CS learners starting with web programming

January 27, 2012  |  Tags: ,   |  

On his blog, Kent from Anideo has started writing about transitioning from PHP/Rails programming to developing iOS apps. He writes very candidly and it’s a great read, both for web developers looking to dive into iOS, and for anyone teaching introductory programming.

I say the latter because Kent’s perspectives on compiled languages really surprised me (and, perhaps, other programmers who didn’t start with web programming). In this post, he tells us how, prior to doing iOS development, he had no idea what header and implementation files were. Worse, he couldn’t find much helpful information on the web, even on Stack Overflow.

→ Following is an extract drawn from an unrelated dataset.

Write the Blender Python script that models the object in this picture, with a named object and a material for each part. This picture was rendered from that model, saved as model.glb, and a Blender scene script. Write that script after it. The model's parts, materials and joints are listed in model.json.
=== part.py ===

Perhaps it’s a generational thing — many computer science majors before Kent probably cut their teeth entirely on compiled languages, and transitioning to web programming should have come pretty naturally to these folks. Going the other way, however, could seem very strange, even to a seasoned web programmer like Kent. (This could also explain the paucity of good information on SO, assuming that most contributors there are old and cranky enough to be all “WTF? You don’t know what .h files are?”.)

This trend doesn’t look like it’s going away, what with Codecademy, CS101-class and John Resig at Khan Academy all pushing JavaScript as an introductory language. I can’t really tell what Udacity is teaching first, but their CS101 topic, “Building A Search Engine”, seems to hint it’s probably not C (unless they’re really asking students to build Google from scratch, in which case sign up now!).

What do these developments mean? Probably not much to the field — “native” programming isn’t going away, and many more like Kent will figure their way into it — but for programming education, teachers may need to adjust quite a few assumptions about “what students already know” and “what to teach first”. There could also be a market for web-to-compiled textbooks. Oooh. (Watch as I proceed to fire up iBooks Author, fully aware that I’ll close an empty document in a few days.)